Dr Ebrahim Mattar has followed an academic career and is currently working hard towards his professorship and IET Fellow status. He enjoys the world of research, having published many papers on robotics, lectures at the University of Bahrain and is an active volunteer.
Ebrahim has always had a passion for education, and since leaving secondary school has continued to be involved in this sector - either as a student or an academic.
His focus on engineering came from his interest in science in addition to his family background, as he explains here.
“It’s to do with the cultural aspects of young Bahraini during the late 70’s. I had finished my secondary school with a major in scientific studies. I liked this specialty due to my family’s continuous encouragements and also the good status engineers were honoured with during that time,” he says. “In addition my father was a Bahrain Petroleum Company (Bapco) employee, which also played a role, as I would occasionally visit his office.”
Ebrahim went on to complete a BSc in electrical engineering from the University of Bahrain in 1986 and his family encouraged him to look at postgraduate study opportunities.
“I had a great push from my family in particular. I understood that following an academic career is always challenging, it has social status and it’s a community duty,” he explains. “I was pushed by my family to pursue such a career, because the University of Bahrain had just been inaugurated and a number of graduates had committed themselves towards academic paths, so I decided to follow that same path.”
Ebrahim took the big step to study internationally and went on to complete an MSc in electronics in 1988 at the University of Southampton and a PhD in cybernetics at the University of Reading in 1994. Later in 2001 he was lucky enough to be selected with 30 others for the Gulf Executive Program conducted in the USA, were he received an MBA from Darden School.
His area of expertise is cybernetics, including multi-finger robotics manipulation, computational intelligence, robotics control and modelling, fuzzy clustering and evolutional computation. Having lectured on these topics for a number of years at the University of Bahrain, he currently works there as an Associate Professor of Cybernetics, Computational Intelligence and Robotics.
During his academic career Ebrahim has worked across the ‘three tracks’ he believes makes up all academic roles: university service, research and community involvement.
“University service involves teaching, committee involvement and administration jobs. In fact I have, and still continue to lecture and teach in addition to the administration jobs that I am assigned. I have done my sole university lecturing at the University of Bahrain, however I have done some academic lecturing in other institutions upon request.”
In terms of research, his focus has been on robotic hand manipulation and he has published many papers in the field.
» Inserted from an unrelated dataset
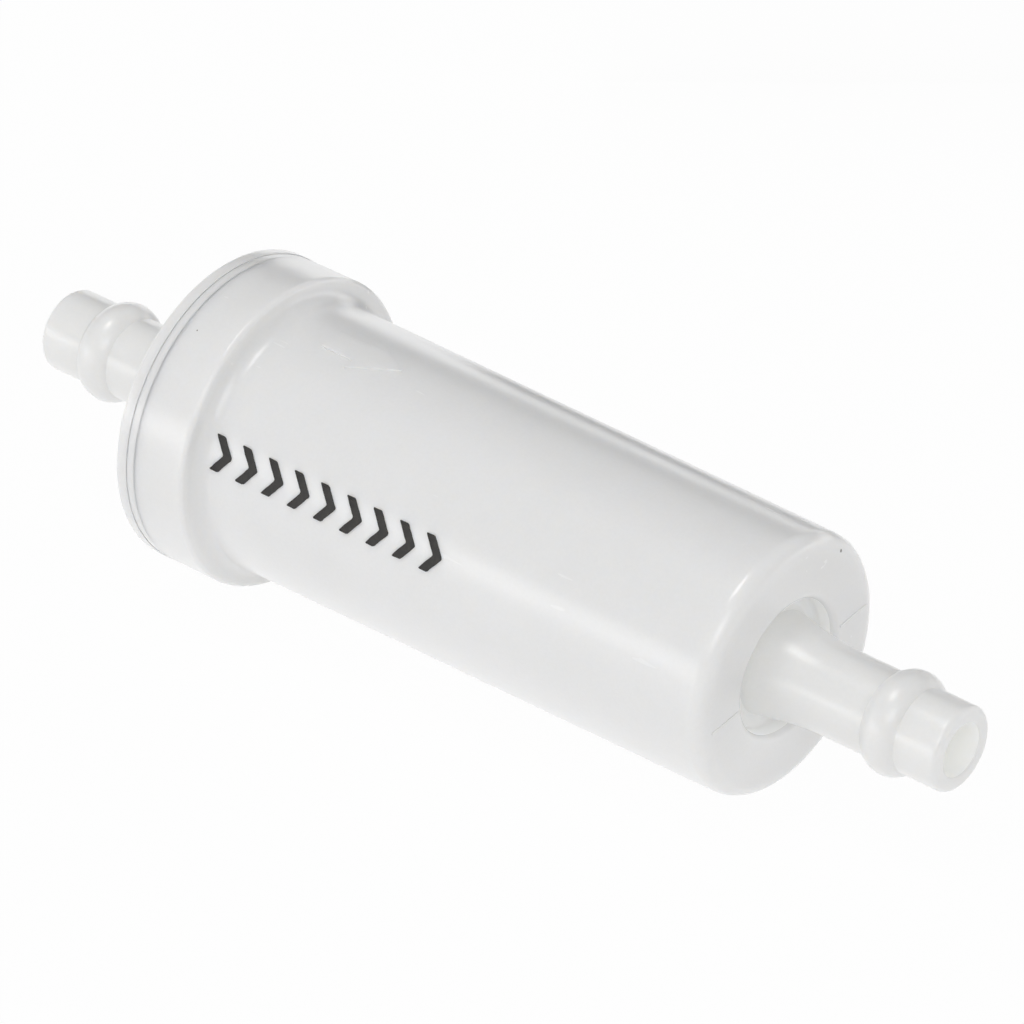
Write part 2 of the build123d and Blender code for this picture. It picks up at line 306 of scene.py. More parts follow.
class Graph:
    """A short hand for adding and joining the nodes of one tree."""

    def __init__(self, tree: Tree) -> None:
        """Takes the tree to work in."""
        self.tree = tree

    @cached_property
    def place(self) -> Socket:
        """The object coordinates."""
        return self.add("TexCoord").outputs["Object"]

    def add(self, kind: str, inputs: dict[str | int, Any] | None = None, **settings: Any) -> Node:
        """Adds a node.

        Args:
            kind: The node's type, without the ShaderNode prefix where it has that.
            inputs: A value for each named input, or the output socket that feeds it.
            settings: The node's own settings.

        Returns:
            The new node.
        """
        node = self.tree.nodes.new(kind if kind.startswith("NodeGroup") else f"ShaderNode{kind}")
        for name, value in settings.items():
            setattr(node, name, value)
        self.feed(node, inputs or {})
        return node

    def feed(self, node: Node, inputs: dict[str | int, Any]) -> None:
        """Gives a node its inputs.

        Args:
            node: The node.
            inputs: A value for each input, or the output socket that feeds it.
        """
        for name, value in inputs.items():
            if isinstance(value, Socket):
                self.tree.links.new(value, node.inputs[name])
            else:
                node.inputs[name].default_value = value

    def math(self, operation: str, *values: Any, clamp: bool = False) -> Socket:
        """Adds a sum on numbers.

        Args:
            operation: Blender's name of the operation.
            values: Its numbers, or the sockets that feed them.
            clamp: Whether the result is kept between 0 and 1.

        Returns:
            The socket with the result.
        """
        node = self.add("Math", dict(enumerate(values)), operation=operation, use_clamp=clamp)
        return node.outputs[0]

    def blend(self, factor: Any, first: Any, second: Any) -> Socket:
        """Adds a mix of two colours.

        Args:
            factor: Share of the second colour.
            first: The first colour, or the socket that feeds it.
            second: The second colour, or the socket that feeds it.

        Returns:
            The socket with the mixed colour.
        """
        node = self.add("Mix", data_type="RGBA")
        self.feed(node, {0: factor, 6: first, 7: second})
        return node.outputs[2]

    def spread(
        self, value: Any, low: float, high: float, start: float = 0.0, end: float = 1.0
    ) -> Socket:
        """Adds a smooth rescaling of a number.

        Args:
            value: The socket that feeds the number.
            low: Its value where the result is start.
            high: Its value where the result is end.
            start: Result at low.
            end: Result at high.

        Returns:
            The socket with the result.
        """
        limits = {"From Min": low, "From Max": high, "To Min": start, "To Max": end}
        node = self.add("MapRange", {"Value": value, **limits}, interpolation_type="SMOOTHSTEP")
        return node.outputs["Result"]

    def noise(self, place: Any, scale: Any, detail: float, **others: float) -> Socket:
        """Adds a noise.

        Args:
            place: The socket that feeds its coordinates.
            scale: Its scale, or the socket that feeds it.
            detail: Its octaves.
            others: Its other inputs.

        Returns:
            The socket with the noise, from 0 to 1.
        """
        node = self.add("TexNoise", {"Vector": place, "Scale": scale, "Detail": detail, **others})
        return node.outputs["Fac"]

    def use(self, effect: Effect, inputs: dict[str, Any]) -> Outputs:
        """Places a shared effect at the object coordinates.

        Args:
            effect: The effect.
            inputs: Its values here, or the sockets that feed them.

        Returns:
            The effect's outputs.
        """
        shared = EFFECTS.group(effect)
        return self.add("Group", {"Vector": self.place, **inputs}, node_tree=shared).outputs


def clear_graph(owner: Material | bpy.types.World) -> Graph:
    """Empties the node tree of a material or of the world.

    Args:
        owner: The material or the world.

    Returns:
        The tree's graph.
    """
    owner.use_nodes = True
    owner.node_tree.nodes.clear()
    return Graph(owner.node_tree)


class Effect(Enum):
    """The effects that more than one finish uses, each a shared node group."""

    CLOUD = "moulding_cloud"
    SPECKS = "buried_specks"
    SCUFFS = "handling_scuffs"
    FIBRES = "felted_fibres"


VALUE = "NodeSocketFloat"
TINT = "NodeSocketColor"
VECTOR = "NodeSocketVector"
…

“I consider research as a vital part of my career. I really enjoy it and since I graduated from Reading University back in 1994 I have been trying my best to follow the updates in my field. I have done most of my research and publications on neural robotics hand control. Now this field is moving very fast into the area of bionic hands,” he notes. “Working in academia is a challenging job focused on presenting your thoughts and ideas to colleagues and peers. You have to find your way through the best and worst times,” he adds.
Community involvement is a big part of Ebrahim’s career and he also gives up his time to work as an active IET volunteer in the region. He feels that you’re not a ‘complete engineer’ just by gaining a college education.
“Engineering is a practice and profession. Not every single part of it comes through college education, so I found that directing and advising others are primary drivers,” he explains. “It is always a good experience to help others find their pathways. This is a reason why I like to help others through volunteering in the engineering community.”
He also believes you can gain a lot of personal and professional skills through your volunteering work, which is why he recommends more engineers should get involved.
“IET volunteering has given me vast experience in dealing with academic issues and I have also gained tools and skills in dealing with professional issues. In addition I’ve gained contacts, established networks and got good experience in driving others down their career pathways.
Although Ebrahim has had a hugely successful career within academia he continues to set himself new goals to achieve.
Currently he is not professionally registered and so he is working to change that now, and is aiming to gain IET fellowship status. He is also working toward receiving the full academic rank of professorship.
No doubt he will achieve these goals, but looking forward he also plans to continue to extend his research and share new findings with the community.